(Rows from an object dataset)
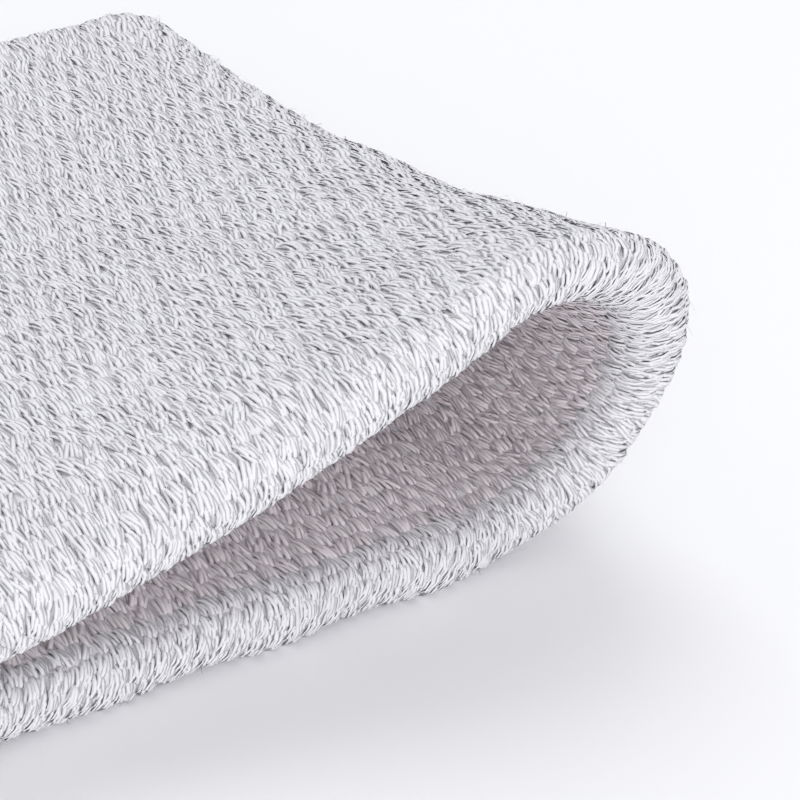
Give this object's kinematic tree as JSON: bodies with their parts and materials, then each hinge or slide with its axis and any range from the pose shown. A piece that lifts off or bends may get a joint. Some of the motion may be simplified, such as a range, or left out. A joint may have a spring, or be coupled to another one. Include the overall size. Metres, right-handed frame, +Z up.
{
  "type": "sweat wristband",
  "caption": "Soft elasticated wristband: a double-walled terry-knit tube with rolled rims, lying flattened with its front mouth partly open.",
  "frame": {"origin": "bottom centre of the band's bounding box, on the surface it lies on", "axes": "+X across the flattened band towards its open side fold, +Y along the tube from the front mouth to the back mouth, +Z up through the flattened thickness"},
  "size_m": [0.086, 0.084, 0.032],
  "materials": {
    "terry_outer": "matt looped terry knit",
    "terry_lining": "matt terry knit, flattened by wear side",
    "terry_rim": "matt looped terry knit, rolled",
    "covered_elastic": "fibre-covered elastic core",
    "seam_thread": "matt spun polyester overlock thread"
  },
  "bodies": {
    "root": {"outer_terry_wall": "terry_outer", "lining_terry_wall": "terry_lining", "front_rim_fold": "terry_rim", "back_rim_fold": "terry_rim", "outer_elastic_yarns": "covered_elastic", "lining_elastic_yarns": "covered_elastic", "joining_seam": "seam_thread"}
  },
  "joints": []
}
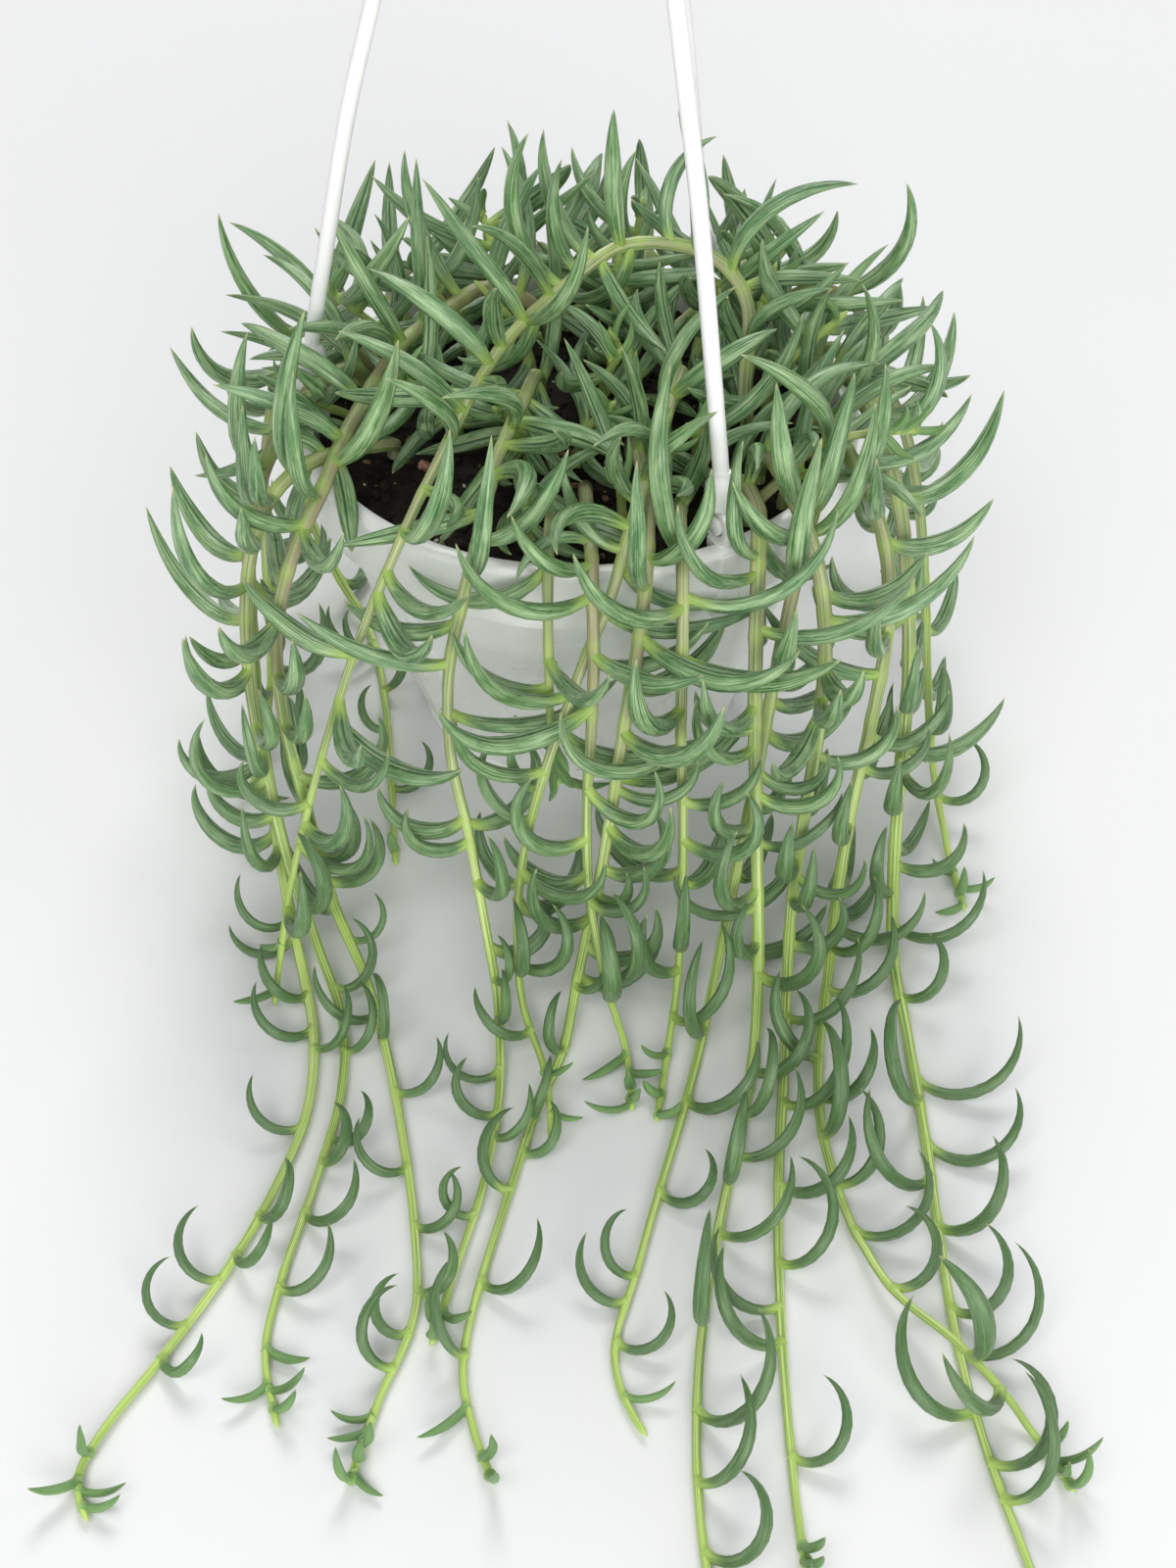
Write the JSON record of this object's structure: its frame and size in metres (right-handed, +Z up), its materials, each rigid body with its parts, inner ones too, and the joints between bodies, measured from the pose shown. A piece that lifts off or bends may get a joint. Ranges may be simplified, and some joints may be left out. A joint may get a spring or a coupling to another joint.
{
  "type": "potted string of fishhooks",
  "caption": "Trailing succulent with hook-shaped leaves in a white hanging pot that stands on its base, its long stems spilling over the rim and lying along the surface.",
  "frame": {"origin": "centre of the pot's flat base, on the surface that it stands on", "axes": "+Z up along the pot's axis; -Y is the front, the way the long stems run out; +X to the right seen from the front"},
  "size_m": [0.2393, 0.5051, 0.4103],
  "materials": {
    "pot_plastic": "glossy off-white moulded plastic",
    "hanger_plastic": "smooth white flexible plastic",
    "soil": "dark crumbly potting soil with light bits",
    "plant": "waxy blue-green succulent skin with pale lime stems",
    "dry_stub": "dry pinkish-brown stem"
  },
  "bodies": {
    "root": {"dry_stub": "dry_stub", "hanger_arm_back": "hanger_plastic", "hanger_arm_front": "hanger_plastic", "hanger_arm_left": "hanger_plastic", "hanger_hook": "hanger_plastic", "pot": "pot_plastic", "shoot_01": "plant", "shoot_02": "plant", "shoot_03": "plant", "shoot_04": "plant", "shoot_05": "plant", "shoot_06": "plant", "shoot_07": "plant", "shoot_08": "plant", "shoot_09": "plant", "shoot_10": "plant", "shoot_11": "plant", "shoot_12": "plant", "shoot_13": "plant", "shoot_14": "plant", "shoot_15": "plant", "shoot_16": "plant", "shoot_17": "plant", "shoot_18": "plant", "shoot_19": "plant", "shoot_20": "plant", "shoot_21": "plant", "shoot_22": "plant", "shoot_23": "plant", "shoot_side": "plant", "soil": "soil", "stem_arch": "plant", "stem_back": "plant", "stem_back_left": "plant", "stem_back_right": "plant", "stem_back_short": "plant", "stem_centre_right": "plant", "stem_front": "plant", "stem_front_left": "plant", "stem_left_arch": "plant", "stem_left_outer": "plant", "stem_left_rear": "plant", "stem_middle": "plant", "stem_purple": "plant", "stem_right_front": "plant", "stem_right_inner": "plant", "stem_right_middle": "plant", "stem_right_outer": "plant", "stem_right_rear": "plant", "stem_right_side": "plant", "stem_right_sweep": "plant", "stem_short_hang": "plant", "stem_stub_hang": "plant", "stem_under_left": "plant"}
  },
  "joints": []
}
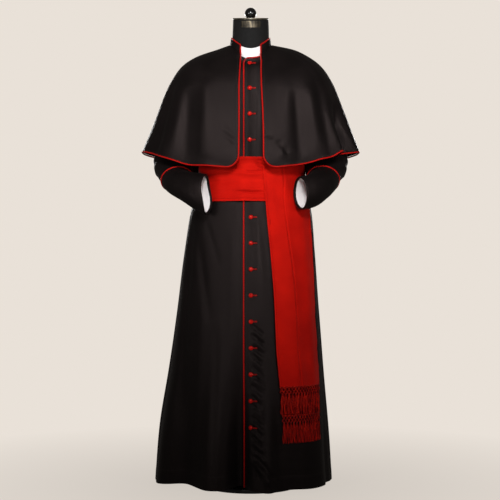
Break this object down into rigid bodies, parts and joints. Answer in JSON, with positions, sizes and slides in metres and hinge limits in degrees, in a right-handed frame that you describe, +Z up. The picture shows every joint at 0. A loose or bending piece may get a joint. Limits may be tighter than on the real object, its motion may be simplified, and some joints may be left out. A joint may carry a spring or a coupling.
{
  "type": "cassock on a dress form",
  "caption": "long black clerical cassock with red piping, covered buttons, open shoulder cape, stand collar and fringed waist sash, worn by a limbless dress form on a round base",
  "frame": {"origin": "the middle of the round base's flat underside, where it meets the floor", "axes": "Z up along the pole, -Y the front of the garment, +X the wearer's left"},
  "size_m": [0.7448, 0.5096, 1.6228],
  "materials": {
    "black_wool": "fine wool gabardine with a soft satin sheen",
    "red_cord": "silk-covered cord and buttons",
    "red_silk": "ribbed silk",
    "white_linen": "plain white lining cloth",
    "white_tab": "smooth white",
    "black_jersey": "tight matt jersey",
    "neck_cap_wood": "grey-brown, satin",
    "black_lacquer": "glossy",
    "black_steel": "black coated"
  },
  "bodies": {
    "root": {"left_front": "black_wool", "right_front": "black_wool", "left_back": "black_wool", "right_back": "black_wool", "left_front_skirt": "black_wool", "right_front_skirt": "black_wool", "left_back_skirt": "black_wool", "right_back_skirt": "black_wool", "collar": "black_wool", "left_cape": "black_wool", "right_cape": "black_wool", "left_sleeve": "black_wool", "left_sleeve_lower": "black_wool", "right_sleeve": "black_wool", "right_sleeve_lower": "black_wool", "left_cuff": "black_wool", "right_cuff": "black_wool", "front_piping": "red_cord", "collar_piping": "red_cord", "left_cape_piping": "red_cord", "right_cape_piping": "red_cord", "left_cuff_piping": "red_cord", "right_cuff_piping": "red_cord", "button_01": "red_cord", "button_02": "red_cord", "button_03": "red_cord", "button_04": "red_cord", "button_05": "red_cord", "button_06": "red_cord", "button_07": "red_cord", "button_08": "red_cord", "button_09": "red_cord", "button_10": "red_cord", "button_11": "red_cord", "button_12": "red_cord", "button_13": "red_cord", "sash_band": "red_silk", "front_tail": "red_silk", "rear_tail": "red_silk", "front_fringe": "red_silk", "rear_fringe": "red_silk", "left_cuff_lining": "white_linen", "right_cuff_lining": "white_linen", "collar_tab": "white_tab", "dress_form": "black_jersey", "neck_cap": "neck_cap_wood", "knob": "black_lacquer", "stand_pole": "black_steel", "stand_base": "black_steel"}
  },
  "joints": []
}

**Short problem:** Reproduce every record above exactly as it appears.

**Result:**
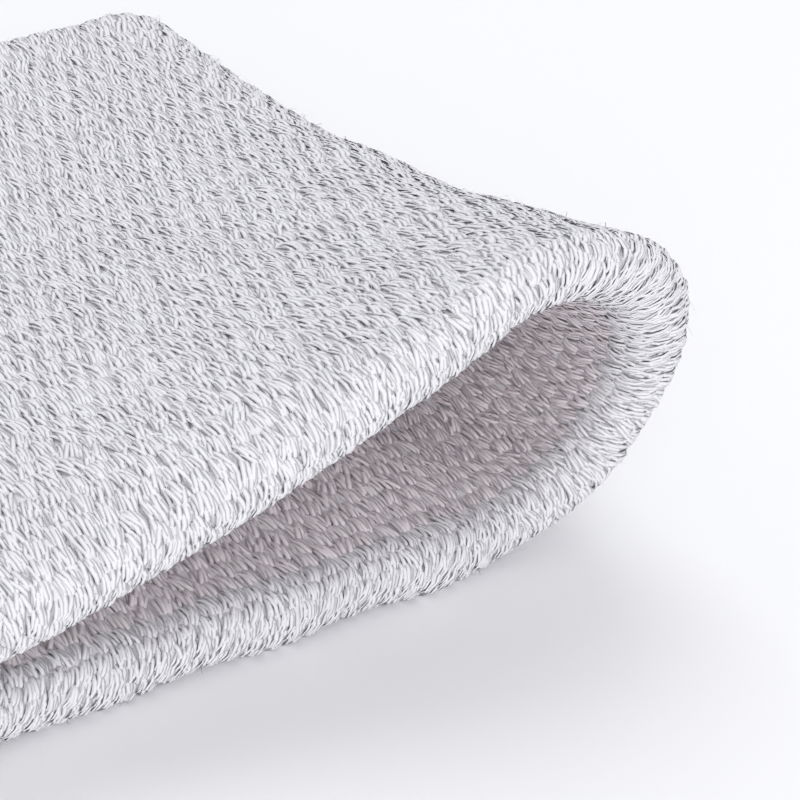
Give this object's kinematic tree as JSON: bodies with their parts and materials, then each hinge or slide with its axis and any range from the pose shown. A piece that lifts off or bends may get a joint. Some of the motion may be simplified, such as a range, or left out. A joint may have a spring, or be coupled to another one. Include the overall size. Metres, right-handed frame, +Z up.
{
  "type": "sweat wristband",
  "caption": "Soft elasticated wristband: a double-walled terry-knit tube with rolled rims, lying flattened with its front mouth partly open.",
  "frame": {"origin": "bottom centre of the band's bounding box, on the surface it lies on", "axes": "+X across the flattened band towards its open side fold, +Y along the tube from the front mouth to the back mouth, +Z up through the flattened thickness"},
  "size_m": [0.086, 0.084, 0.032],
  "materials": {
    "terry_outer": "matt looped terry knit",
    "terry_lining": "matt terry knit, flattened by wear side",
    "terry_rim": "matt looped terry knit, rolled",
    "covered_elastic": "fibre-covered elastic core",
    "seam_thread": "matt spun polyester overlock thread"
  },
  "bodies": {
    "root": {"outer_terry_wall": "terry_outer", "lining_terry_wall": "terry_lining", "front_rim_fold": "terry_rim", "back_rim_fold": "terry_rim", "outer_elastic_yarns": "covered_elastic", "lining_elastic_yarns": "covered_elastic", "joining_seam": "seam_thread"}
  },
  "joints": []
}
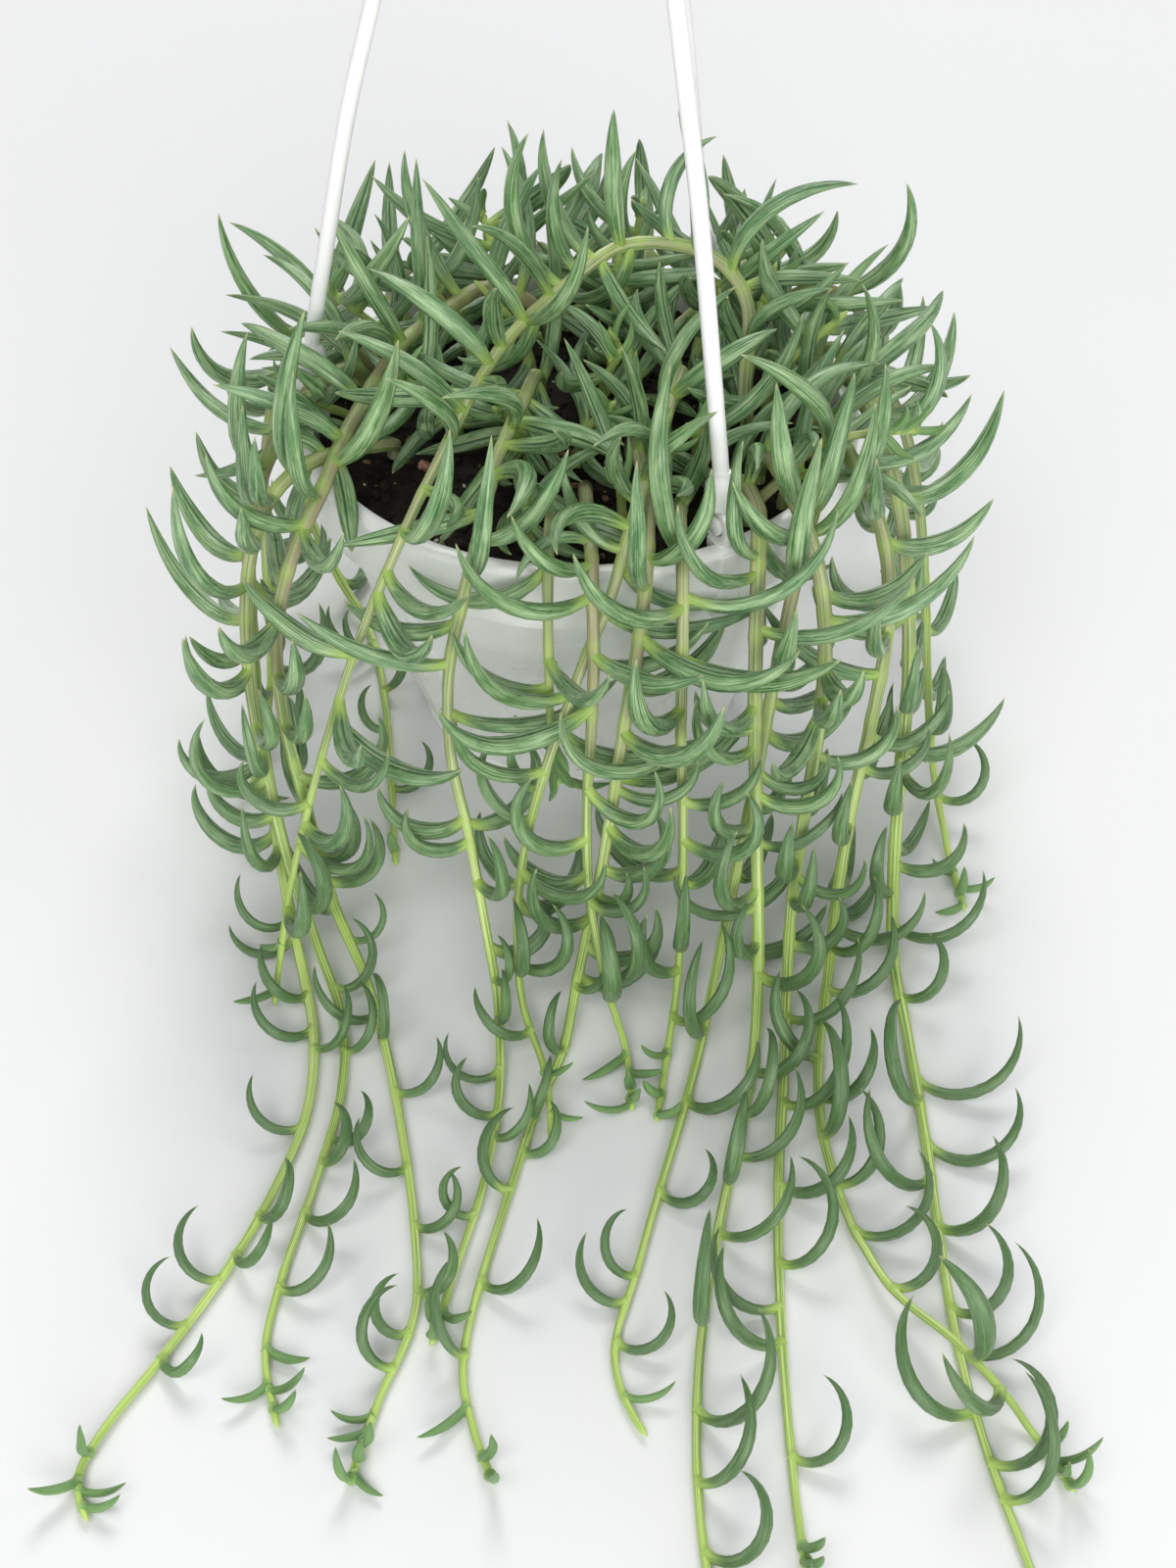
Write the JSON record of this object's structure: its frame and size in metres (right-handed, +Z up), its materials, each rigid body with its parts, inner ones too, and the joints between bodies, measured from the pose shown. A piece that lifts off or bends may get a joint. Ranges may be simplified, and some joints may be left out. A joint may get a spring or a coupling to another joint.
{
  "type": "potted string of fishhooks",
  "caption": "Trailing succulent with hook-shaped leaves in a white hanging pot that stands on its base, its long stems spilling over the rim and lying along the surface.",
  "frame": {"origin": "centre of the pot's flat base, on the surface that it stands on", "axes": "+Z up along the pot's axis; -Y is the front, the way the long stems run out; +X to the right seen from the front"},
  "size_m": [0.2393, 0.5051, 0.4103],
  "materials": {
    "pot_plastic": "glossy off-white moulded plastic",
    "hanger_plastic": "smooth white flexible plastic",
    "soil": "dark crumbly potting soil with light bits",
    "plant": "waxy blue-green succulent skin with pale lime stems",
    "dry_stub": "dry pinkish-brown stem"
  },
  "bodies": {
    "root": {"dry_stub": "dry_stub", "hanger_arm_back": "hanger_plastic", "hanger_arm_front": "hanger_plastic", "hanger_arm_left": "hanger_plastic", "hanger_hook": "hanger_plastic", "pot": "pot_plastic", "shoot_01": "plant", "shoot_02": "plant", "shoot_03": "plant", "shoot_04": "plant", "shoot_05": "plant", "shoot_06": "plant", "shoot_07": "plant", "shoot_08": "plant", "shoot_09": "plant", "shoot_10": "plant", "shoot_11": "plant", "shoot_12": "plant", "shoot_13": "plant", "shoot_14": "plant", "shoot_15": "plant", "shoot_16": "plant", "shoot_17": "plant", "shoot_18": "plant", "shoot_19": "plant", "shoot_20": "plant", "shoot_21": "plant", "shoot_22": "plant", "shoot_23": "plant", "shoot_side": "plant", "soil": "soil", "stem_arch": "plant", "stem_back": "plant", "stem_back_left": "plant", "stem_back_right": "plant", "stem_back_short": "plant", "stem_centre_right": "plant", "stem_front": "plant", "stem_front_left": "plant", "stem_left_arch": "plant", "stem_left_outer": "plant", "stem_left_rear": "plant", "stem_middle": "plant", "stem_purple": "plant", "stem_right_front": "plant", "stem_right_inner": "plant", "stem_right_middle": "plant", "stem_right_outer": "plant", "stem_right_rear": "plant", "stem_right_side": "plant", "stem_right_sweep": "plant", "stem_short_hang": "plant", "stem_stub_hang": "plant", "stem_under_left": "plant"}
  },
  "joints": []
}
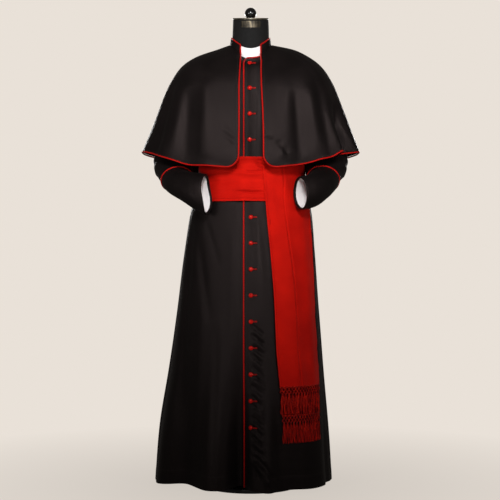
Break this object down into rigid bodies, parts and joints. Answer in JSON, with positions, sizes and slides in metres and hinge limits in degrees, in a right-handed frame that you describe, +Z up. The picture shows every joint at 0. A loose or bending piece may get a joint. Limits may be tighter than on the real object, its motion may be simplified, and some joints may be left out. A joint may carry a spring or a coupling.
{
  "type": "cassock on a dress form",
  "caption": "long black clerical cassock with red piping, covered buttons, open shoulder cape, stand collar and fringed waist sash, worn by a limbless dress form on a round base",
  "frame": {"origin": "the middle of the round base's flat underside, where it meets the floor", "axes": "Z up along the pole, -Y the front of the garment, +X the wearer's left"},
  "size_m": [0.7448, 0.5096, 1.6228],
  "materials": {
    "black_wool": "fine wool gabardine with a soft satin sheen",
    "red_cord": "silk-covered cord and buttons",
    "red_silk": "ribbed silk",
    "white_linen": "plain white lining cloth",
    "white_tab": "smooth white",
    "black_jersey": "tight matt jersey",
    "neck_cap_wood": "grey-brown, satin",
    "black_lacquer": "glossy",
    "black_steel": "black coated"
  },
  "bodies": {
    "root": {"left_front": "black_wool", "right_front": "black_wool", "left_back": "black_wool", "right_back": "black_wool", "left_front_skirt": "black_wool", "right_front_skirt": "black_wool", "left_back_skirt": "black_wool", "right_back_skirt": "black_wool", "collar": "black_wool", "left_cape": "black_wool", "right_cape": "black_wool", "left_sleeve": "black_wool", "left_sleeve_lower": "black_wool", "right_sleeve": "black_wool", "right_sleeve_lower": "black_wool", "left_cuff": "black_wool", "right_cuff": "black_wool", "front_piping": "red_cord", "collar_piping": "red_cord", "left_cape_piping": "red_cord", "right_cape_piping": "red_cord", "left_cuff_piping": "red_cord", "right_cuff_piping": "red_cord", "button_01": "red_cord", "button_02": "red_cord", "button_03": "red_cord", "button_04": "red_cord", "button_05": "red_cord", "button_06": "red_cord", "button_07": "red_cord", "button_08": "red_cord", "button_09": "red_cord", "button_10": "red_cord", "button_11": "red_cord", "button_12": "red_cord", "button_13": "red_cord", "sash_band": "red_silk", "front_tail": "red_silk", "rear_tail": "red_silk", "front_fringe": "red_silk", "rear_fringe": "red_silk", "left_cuff_lining": "white_linen", "right_cuff_lining": "white_linen", "collar_tab": "white_tab", "dress_form": "black_jersey", "neck_cap": "neck_cap_wood", "knob": "black_lacquer", "stand_pole": "black_steel", "stand_base": "black_steel"}
  },
  "joints": []
}